Let's see. What would you like the compiler to do (assuming that the Fortran standard allows that action, whatever it might be), if the vector subscript was set to, say, (/ 3, 5, 7 /) instead of being given consecutive values, as you did in your example? Or do you expect a vector subscript with consecutive values to be treated as a special case, ripe for optimization?

Martin_Stein · ‎11-12-2010

Well, I did expect just that, but maybe thats just too special. With ifort-10 it seems that the parameter keyword for arrays just protects the array element from write over. For example, the following code

[bash]      A(1,1) = sum(A(ind_velocity(1:3),1)**2)
[/bash]

inserted in the subroutine increase_velocity produces machine code, which computes the adress locations at run-time (via three additional movs for reading ind_velocity(1:3) and three address calculation within the mov for loading the xmm registers). At least in such a case I would expect that the compiler replaces the ind_velocity(1:3) expression and then runs further optimisations (such as packing). In the case mentioned my second post I might understand that Fortran standard might even forbid to allow such calls due to the intent(inout) attribute.

I also like to ask again, why the compiler does not make any use of packed instructions to move or multiply the values in the above or similar instructions? I'm very well aware that having three values is not helping much, but even if I look at the machine code for

[bash]   A(1,1) = sum(A(1:4,1)**2)
[/bash]

only the scalar type move and mul commands are used? Has that been improved in the newer compiler versions. I have tons of such code lines and it feels like a waste of silicon to have all those fancy SSEx commands but do not see them used.

jimdempseyatthecove · ‎11-12-2010

Martin,

Will index_velocity always return /n,n+1,n+2/?

If so then consider

type Vec3
real :: v(3)
end type Vec3
...
type (Vec3) :: A(nVecs, nOther)

Note, for REAL(4) you might consider making Vec3 take 4 REALs (SSE vector size)

Then your index_velocity becomes a function returning a single value fromthe sequence 1, 2, 3, ... nVecs

Also, if Vec3 is used inside a user defined type containing SEQUENCE then you will have to add SEQUENCE to Vec3

type Vec3
SEQUENCE
real :: v(3)
end type Vec3

Jim Dempsey

Martin_Stein · ‎11-12-2010

> Will index_velocity always return /n,n+1,n+2/?
Well, it will always be something like (/4,5,6/), it is defined as a constant values! There are several reasons for using index_velocity instead of (/4,5,6/) or even preprocessor macros: 1. Readabilty 2. Flexibility (in case I want to change order...) 3. Lots of existing Code.
Originally index_velocity was not known at compile time. My expectation was that fixing the values (at least the most common ones, as some index_functions can only be assigned at run-time are still required) at compile time gives the compiler the opportunity to optimise quite a bit. However I do not see any optimisations done making use of the parameter keyword and that suprises me, even if I use something like A(1:4,i) as mentioned in my last post.
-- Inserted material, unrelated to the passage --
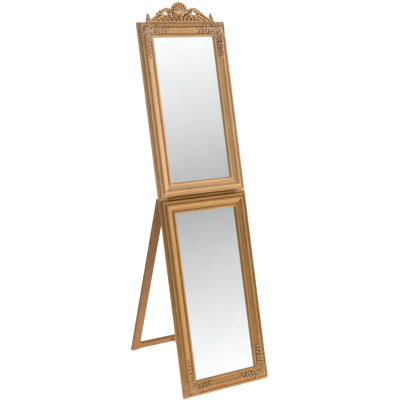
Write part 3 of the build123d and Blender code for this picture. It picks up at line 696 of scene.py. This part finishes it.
class Relief:
    """Closed strips and beads gathered before they are fused. Depths come from a ground surface.

    front is how far forward a leaf may come at height 0; higher up it may come as far as a
    vertical plane through that line.
    """

    def __init__(self, ground, back, front=FREE_FRONT):
        self.ground = ground
        self.back = back
        self.front = front
        self.points = []
        self.faces = []
        self.count = 0

    def add(self, points, faces):
        self.points.append(points)
        self.faces += [tuple(v + self.count for v in face) for face in faces]
        self.count += len(points)

    def strip(self, line, widths, heights, kind="round", lobes=0, across=11):
        """A strip along line, with its half widths and heights listed from start to end."""
        line = np.asarray(line, float)
        rows = len(line)
        share = np.linspace(0, 1, rows)
        half = np.interp(share, np.linspace(0, 1, len(widths)), widths)
        high = np.interp(share, np.linspace(0, 1, len(heights)), heights)
        if lobes:
            half = half * (LOBE_LOW + LOBE_RISE * np.abs(np.sin(math.pi * lobes * share)))
        tangent = np.gradient(line, axis=0)
        tangent /= np.maximum(np.linalg.norm(tangent, axis=1, keepdims=True), 1e-9)
        normal = np.stack([-tangent[:, 1], tangent[:, 0]], 1)
        side = np.sin(np.linspace(-math.pi / 2, math.pi / 2, across))
        reach = side[None, :, None] * half[:, None, None]
        place = line[:, None] + normal[:, None] * reach
        rise = section_height(side, kind)[None] * high[:, None]
        ground = self.ground(place[..., 0], place[..., 1])
        if kind != "skin":
            ground = np.minimum(ground, ground.min(axis=1, keepdims=True) + BRIDGE_DEPTH)
        depth = ground - rise
        depth = np.maximum(depth, self.front - place[..., 1] * math.tan(LEAN))
        front = np.stack([place[..., 0], depth, place[..., 1]], -1)
        self.add(*closed_patch(front, self.back(place[..., 0], place[..., 1])))

    def leaf(self, points, width, height, lobes, tip=0.25):
        """A pointed leaf with a midrib along a few points, widest a third of the way along."""
        widths = [width * w for w in (0.45, 0.85, 1.0, 0.92, 0.7, tip)]
        heights = [height * h for h in (0.6, 0.85, 1.0, 1.0, 1.0, 0.8)]
        self.strip(smooth_line(points, 20), widths, heights, "leaf", lobes)

    def bead(self, centre, radius, height):
        """A domed bead on the ground surface."""
        rings, segments = 9, 14
        depth = float(self.ground(np.array(centre[0]), np.array(centre[1])))
        points, faces = [], []
        for ring in range(1, rings):
            polar = math.pi * ring / rings
            for segment in range(segments):
                turn = 2 * math.pi * segment / segments
                points.append((centre[0] + radius * math.sin(polar) * math.cos(turn),
                               depth - height * math.cos(polar),
                               centre[1] + radius * math.sin(polar) * math.sin(turn)))
        for ring in range(rings - 2):
            for segment in range(segments):
                other = (segment + 1) % segments
                faces.append((ring * segments + segment, ring * segments + other,
                              (ring + 1) * segments + other, (ring + 1) * segments + segment))
        faces.append(tuple(range(segments - 1, -1, -1)))
        faces.append(tuple((rings - 2) * segments + s for s in range(segments)))
        self.add(np.array(points), faces)

    def flower(self, centre, radius, height, petals):
        """A bead among round petals."""
        for petal in range(petals):
            angle = 2 * math.pi * petal / petals
            out = np.array([math.cos(angle), math.sin(angle)])
            start = np.array(centre) + out * radius * 0.25
            self.strip([start, start + out * radius * 0.4, start + out * radius * 0.75],
                       [radius * 0.25, radius * 0.42, radius * 0.2],
                       [height * 0.8, height * 0.9, height * 0.6], across=7)
        self.bead(centre, radius * 0.3, height * 1.15)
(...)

(BTW, I already thought about extending three-dimensional vectors to four dimensions but as long as I do not see packed SSE instructions in my code, there is simply no reason to consider such a step. Once on this track of thinking further questions come to mind: How about the choice of the dimension N in A(1:N,1:M) to optimise for aligned memory access in packed SSE commands and how to choose the index values of often used index_vec vector funcitons such as index_velocity. If I choose N=4k or N=8k or even N=16k (with the upcoming ymm registers) for some integer k, is the compiler/compiled code able to efficiently recognise alignment?)